保育園の申請書には職場復帰をどのくらいするのかを記載する項目があります。基本的には週5フルタイムでの職場復帰のケースがもっとも点数が高く、時短勤務で働く時間が短ければ短いほど、点数は減って行きます。そのため、本当に保育園に入れたいと思ったら週5フルタイムで申請しなければ保育園に落ちてしまうと言うことが起こります。(ここの条件は自治体や保育園の倍率により異なるため一概には言えませんが。)
そのため、認可保育園に落ちた後に、認可外の保育園や幼稚園などに通わせながら職場復帰すると言うママも一定数いらっしゃいますが、やむないことだなと思います。
他に考える育休を延長したい理由
実は私も育休を延長したいと考えている一人です。
その理由は2人目の出産を考えており、連続育休に入りたいからです。
昨今、女性の出産の年齢が上がっていることは皆さんご存知だと思いますが私も今年35になり出産時には世間的に高齢出産に該当します。
35歳で1人目を産んだ後に、もう一人欲しいと考えた場合に、一度職場に戻ってキャリアを再構築してとゆっくりやっている時間がないのです。とはいえ、子供は授かり物なのでそんなにすんなりできるものでもありません。また、年子での出産は育児も大変であり、最低でも2学年は間を空けたいと思った場合に、1年で職場に戻ってまた数ヶ月で産休に入りますと言うのは職場に逆に迷惑がかかると私は考えています。

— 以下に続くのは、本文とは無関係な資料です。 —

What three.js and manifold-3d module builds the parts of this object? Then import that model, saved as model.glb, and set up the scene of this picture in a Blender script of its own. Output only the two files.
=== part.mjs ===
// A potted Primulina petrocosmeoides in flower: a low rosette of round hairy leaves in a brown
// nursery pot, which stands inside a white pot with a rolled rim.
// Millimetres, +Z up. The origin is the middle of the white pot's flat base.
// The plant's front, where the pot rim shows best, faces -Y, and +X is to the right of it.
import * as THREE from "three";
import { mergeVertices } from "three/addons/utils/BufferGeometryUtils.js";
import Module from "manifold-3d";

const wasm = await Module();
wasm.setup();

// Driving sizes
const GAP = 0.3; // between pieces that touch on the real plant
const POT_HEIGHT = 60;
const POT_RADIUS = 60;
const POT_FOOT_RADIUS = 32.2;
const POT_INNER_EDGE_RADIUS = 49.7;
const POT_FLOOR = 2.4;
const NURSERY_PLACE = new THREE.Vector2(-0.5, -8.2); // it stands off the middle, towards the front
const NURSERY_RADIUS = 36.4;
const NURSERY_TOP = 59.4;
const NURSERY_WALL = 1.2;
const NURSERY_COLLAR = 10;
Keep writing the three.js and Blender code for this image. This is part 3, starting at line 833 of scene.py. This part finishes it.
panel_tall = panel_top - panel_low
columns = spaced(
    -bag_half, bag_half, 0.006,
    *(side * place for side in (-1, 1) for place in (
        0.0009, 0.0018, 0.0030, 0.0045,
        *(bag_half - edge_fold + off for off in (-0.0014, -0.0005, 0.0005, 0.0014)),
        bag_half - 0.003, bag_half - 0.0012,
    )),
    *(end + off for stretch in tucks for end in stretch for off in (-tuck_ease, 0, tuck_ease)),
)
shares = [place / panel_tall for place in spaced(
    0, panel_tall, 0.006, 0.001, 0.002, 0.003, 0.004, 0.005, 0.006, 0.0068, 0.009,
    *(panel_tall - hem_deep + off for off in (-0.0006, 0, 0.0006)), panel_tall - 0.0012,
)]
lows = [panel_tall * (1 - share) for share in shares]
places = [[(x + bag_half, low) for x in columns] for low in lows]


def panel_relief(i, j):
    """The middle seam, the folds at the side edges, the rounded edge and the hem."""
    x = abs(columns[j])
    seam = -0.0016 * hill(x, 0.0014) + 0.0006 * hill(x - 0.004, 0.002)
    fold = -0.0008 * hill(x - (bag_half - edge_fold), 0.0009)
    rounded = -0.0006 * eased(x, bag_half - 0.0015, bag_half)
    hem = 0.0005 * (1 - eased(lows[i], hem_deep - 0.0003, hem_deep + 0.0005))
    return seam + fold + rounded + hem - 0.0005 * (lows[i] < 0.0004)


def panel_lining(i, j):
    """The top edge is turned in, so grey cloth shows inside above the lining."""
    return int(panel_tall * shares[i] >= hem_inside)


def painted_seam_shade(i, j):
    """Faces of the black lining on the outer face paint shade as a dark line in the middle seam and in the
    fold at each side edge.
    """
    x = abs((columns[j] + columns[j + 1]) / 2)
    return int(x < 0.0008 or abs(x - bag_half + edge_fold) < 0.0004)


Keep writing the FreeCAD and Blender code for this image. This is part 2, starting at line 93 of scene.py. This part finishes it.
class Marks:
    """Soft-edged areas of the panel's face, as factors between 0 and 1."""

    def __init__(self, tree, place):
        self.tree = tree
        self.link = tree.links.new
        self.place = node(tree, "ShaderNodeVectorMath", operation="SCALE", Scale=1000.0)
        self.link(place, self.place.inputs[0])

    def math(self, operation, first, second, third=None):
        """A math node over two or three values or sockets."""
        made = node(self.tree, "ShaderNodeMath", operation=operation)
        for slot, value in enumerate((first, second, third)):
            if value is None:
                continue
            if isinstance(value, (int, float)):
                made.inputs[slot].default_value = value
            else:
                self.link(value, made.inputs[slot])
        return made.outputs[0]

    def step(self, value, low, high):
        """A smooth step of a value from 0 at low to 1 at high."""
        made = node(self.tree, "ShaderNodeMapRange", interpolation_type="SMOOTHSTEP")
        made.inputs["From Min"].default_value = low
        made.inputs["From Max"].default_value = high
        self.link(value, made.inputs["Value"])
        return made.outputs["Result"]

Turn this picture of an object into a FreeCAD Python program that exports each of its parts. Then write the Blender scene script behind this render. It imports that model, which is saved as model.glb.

仮にフルタイムで戻ったところで、産休前のバリバリ仕事していた時と同等の業務量はこなせないし急な休みも貰わないといけないことがあると思います。そのため会社は与える仕事の内容や分量の調整など、色々と気を使う必要があります。
そこまで気を使ったのに数ヶ月でまたいなくなる、追加の人材を呼ばなければならないなど…。
ですので、2人目をすぐにと考えているのであればいっそ育休を1年ほど延長して、妊活に取り組んでそのまま産休に入ったほうが私としては会社も自分もHAPPYではないかと考えています。
また、給付金の面でも一度職場に戻ってしまうと戻った時の賃金が育児休業給付金の金額の算出に使われますが、第一子産休前の給与よりも減ってしまうケースの方が多いと思います。
第一子の育児休業から連続して第二子の産休・育休に入る場合には、第二子の育児休業給付金の金額算出は4年前まで遡ることができますのでフルタイムでバリバリ働いていた頃のお給料をベースに算出することが可能です。
1年育休延長して、2人目を授かることができなければ、職場に戻るのもアリだと考えています。
また、仕事をしていない期間が長くなるので、2人目の育休明けに仕事に戻れるのか?と言う不安もあると思いますが、そうされている人も周りで見てきましたし、本人の努力次第だと思います。(1年のブランクでも同じですので。)
以上により、私は保育園にわざと落ちることは悪だとは思えません。最近では、育休を延長したいママのために申請書に「育休延長を希望する」と言うチェックボックスが追記されていて、それにチェックすることにより、本当に入園したい人達が優先される仕組みもできてきたので、各々の家庭の事情に合わせて入園できたり入園を見送ったりがもっと自由にできるようになればいいな、と思いました。
ここまで読んでいただきましてありがとうございました。